Like many SF/F fans across the intersections of LGBTQ+ identities, I’m constantly on the lookout for good fiction that reflects something of my own experience. In seeking lists that recommend or simply catalogue such works, I’ve found many that, while well-intended, tend to mash an enormous body of work together without considering how authors actually deal with the content. This means that quite often, bigoted portrayals are set right next to works that feature positive representation, or else work that is as gay as possible will be set next to work with only the briefest passing mention of “non-normative” sexuality.

This raises some potentially thorny questions: How should we approach the idea of canon, in this particular set of circumstances? What should we look for when we compile lists of LGBTQ+ speculative fiction? What are we compiling for? Do we consider any mention at all? Focus mainly on positive representation? What about historical context and works by authors who identify as part of the LGBTQ+ community?

I would argue, for example, that Joe Haldeman’s The Forever War doesn’t belong on the same list as Mercedes Lackey’s The Last Herald-Mage trilogy. The Forever War uses homosexuality as a means to demonstrate just how isolated the heterosexual protagonist is when he returns home from a military campaign and finds that most everybody else is now gay; it’s suggested that homosexuality has been encouraged as a means of population control. It’s based in a homophobic anxiety about straight people being taken over by the Other, by finding that their society has been overrun and irrevocably changed. The Last Herald-Mage, on the other hand, is a traditional fantasy epic that plays out over an underlying coming out narrative. It’s a positive portrayal of a man who happens to be both gay and magical, facing all the things a fantasy protagonist faces while also coming to terms with his sexuality. The Forever War is certainly worth reading for other reasons, but I would never recommend it for its gay content. Our sympathies aren’t with homosexual people, as they are in The Last Herald-Mage. It isn’t a work of fiction for gay people—it just uses them to make an unrelated point.

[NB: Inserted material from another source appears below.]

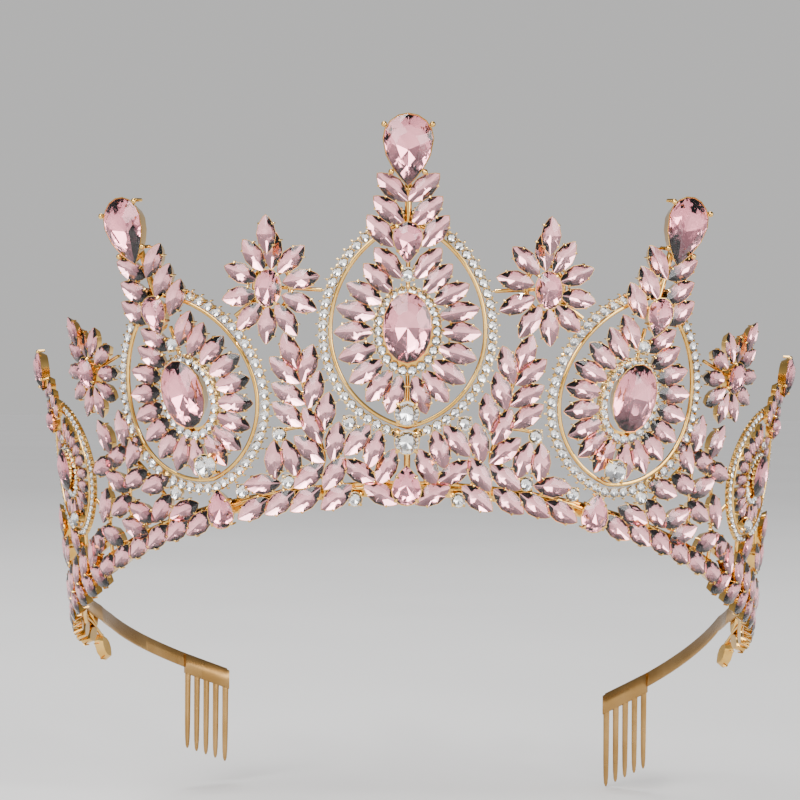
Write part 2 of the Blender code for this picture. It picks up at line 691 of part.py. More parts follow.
def build_base():
    """The band of metal along the lower edge, behind the leaf work, and the edge's three pear stones."""
    def low_edge(along):
        return edge_height(along) + RAIL_LIFT

    def high_edge(along):
        return edge_height(along) + RAIL_LIFT + RAIL_HEIGHT

    rail = ribbon(-RAIL_REACH, RAIL_REACH, RAIL_STEPS, low_edge, high_edge, RAIL_BACK, -GAP)
    add_node("base_band", [rail], GOLD)
    point_up = Matrix.Rotation(pi, 4, "Z")
    for name, frame in base_pear_frames().items():
        pear = moved(stone("base_pear", BASE_PEAR_SEAT_TOP), frame @ point_up)
        add_node("base_pear_" + name, [pear], PINK)


def band_height(along):
    """Height of the headband's middle; it hangs a little lower on the right."""
    hand = "right" if along > 0 else "left"
    free = max(abs(along), BAND_TURNS_DOWN)
    behind = abs(along) - free
    at_turn = BAND_HEIGHTS_AT_COMB[hand] + BAND_SLOPES[hand] * (free - COMB_START)
    return at_turn + BAND_SLOPE_BEHIND_LEAVES * behind


def build_comb(side):
    """A headband end with its comb: five teeth below a plate."""
    def low_edge(along):
        return band_height(along) - BAND_WIDTH / 2

    def high_edge(along):
        return band_height(along) + BAND_WIDTH / 2

    start, end = side * BAND_START, side * (COMB_END - BAND_SHORT_OF_PLATE)
    shapes = [ribbon(start, end, BAND_STEPS, low_edge, high_edge, 0.0, BAND_THICKNESS)]
    across = COMB_END - COMB_START
    outline = []
    for share, drop in ((0.0, 0.0), (1.0, 0.0), (1.0, COMB_PLATE_HEIGHT), (0.0, COMB_PLATE_HEIGHT)):
        along = side * (COMB_START + across * share)
        outline.append((along, high_edge(along) - COMB_PLATE_DROP - drop))
    shapes.append(plate(outline, -COMB_PLATE_HALF, COMB_PLATE_HALF))
    for i in range(TEETH):
        along = side * (COMB_START + TOOTH_WIDTH / 2 + (across - TOOTH_WIDTH) * i / (TEETH - 1))
        top = high_edge(along) - COMB_PLATE_HEIGHT
        tooth = []
        for half, drop in TOOTH_PROFILE:
            tooth.append((along + half * TOOTH_WIDTH, top - drop * MM))
            tooth.append((along - half * TOOTH_WIDTH, top - drop * MM))
        shapes.append(plate(tooth, -TOOTH_HALF, TOOTH_HALF))
    add_node("comb_" + ("right" if side > 0 else "left"), shapes, GOLD, bend=on_headband)


def main():
    for old in list(bpy.data.objects):
        bpy.data.objects.remove(old)

    def clearances(*names):
        return [hoop(motif, HOOP_CLEARANCE) for motif in MOTIFS if motif[0] in names]

    for motif in MOTIFS:
        build_motif(motif)
    for name, along, up, lean, size in FLOWERS:
        for side, hand in ((1, "right"), (-1, "left")):
            beside = ("centre", "mid_" + hand) if name == "inner" else ("mid_" + hand, "end_" + hand)
            build_flower(name, along, up, lean, size, side, clearances(*beside))
    build_leaf_work(clearances)
    build_base()
    for side in (1, -1):
        build_comb(side)


CROWN = bpy.data.collections.new("crown")
GUIDES = bpy.data.collections.new("guides")
bpy.context.scene.collection.children.link(CROWN)
bpy.context.scene.collection.children.link(GUIDES)
main()
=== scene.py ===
"""Looks of the gilt crown: cut crystals in claw settings, set on a leaning wall that bends round the head.

Everything is laid out flat, in mm: x along the wall from the middle of the front, y up the wall, z out of it.
Wires are then bent round the head point by point, and stones and settings are stood on the wall as rigid
pieces. Angles in the tables are in degrees.
"""
from math import atan2, cos, hypot, pi, radians, sin

import bmesh
import bpy
import numpy as np
from mathutils import Matrix, Vector


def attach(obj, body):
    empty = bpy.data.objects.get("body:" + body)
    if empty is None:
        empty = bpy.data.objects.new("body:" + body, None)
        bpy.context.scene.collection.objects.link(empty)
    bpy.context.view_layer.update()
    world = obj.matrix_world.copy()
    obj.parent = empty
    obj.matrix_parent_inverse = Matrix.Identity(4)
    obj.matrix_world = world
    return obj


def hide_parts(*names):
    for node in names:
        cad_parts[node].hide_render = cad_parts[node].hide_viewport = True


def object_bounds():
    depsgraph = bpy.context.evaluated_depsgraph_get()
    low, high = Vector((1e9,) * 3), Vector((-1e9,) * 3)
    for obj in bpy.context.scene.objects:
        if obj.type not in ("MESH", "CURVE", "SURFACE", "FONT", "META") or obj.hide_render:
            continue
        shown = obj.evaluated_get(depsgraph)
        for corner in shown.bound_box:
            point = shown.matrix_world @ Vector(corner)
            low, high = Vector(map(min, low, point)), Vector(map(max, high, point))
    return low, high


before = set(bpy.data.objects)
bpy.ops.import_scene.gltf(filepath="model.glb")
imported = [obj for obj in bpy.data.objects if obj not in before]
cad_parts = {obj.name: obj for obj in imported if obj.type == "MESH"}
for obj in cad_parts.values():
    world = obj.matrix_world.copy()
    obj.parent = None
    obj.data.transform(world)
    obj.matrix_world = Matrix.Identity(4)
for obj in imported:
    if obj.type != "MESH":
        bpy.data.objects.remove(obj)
CAD_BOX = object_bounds()
MM = 0.001

# The wall: its plan bends slowly in front, most at the temples, and it leans outward
FRONT_RADIUS = 122
SIDE_RADIUS = 55
TURN_LENGTH = 122
PLAN_STEP = 0.5
PLAN_REACH = 200
FLARE = 0.12
FRONT_TO_ORIGIN = 60
OVAL_ABOVE_ORIGIN = 36

# The lower edge: a parabola that runs on as a straight slope to the tails
EDGE_DROP = 36
EDGE_CURVE = 350
EDGE_STRAIGHT_FROM = 75
RAIL_REACH = 114
RAIL_SECTION = (1.0, 4.2, -1.5, -0.3, 0.3)  # low, high, back, front, corner
RAIL_STEPS = 150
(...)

We include The Forever War on these lists perhaps because there is still so little out there that we feel the need to include everything, even the remotest mention of “non-normative” sexuality or gender. That approach, the one which includes absolutely every mention, is an important archival task, but it can be harmful to a reader specifically seeking out positive portrayals—which is what I believe many of us are on the lookout for when we scroll through these lists of LGBTQ+ fiction.

Gatekeeping helps no one, and isn’t the purpose of this inquiry. Rather, it is to figure out how we might better organize and introduce readers to LGBTQ+ fantasy and science fiction. There is work that is important because of its use of LGBTQ+ context, because it approaches representation in a positive and fully-realized way, because it has an author who is part of the community, and/or because it is important for its historical context. There are some fantastic writers out there doing pieces of the work—the Gay Fiction Booklist That Doesn’t Suck and Tor.com’s own QUILTBAG+ Speculative Classics series by Bogi Takács come to mind—but we’re far from having enough power and intent behind the complete mission: to define and establish a framework of LGBTQ+ SF/F canon.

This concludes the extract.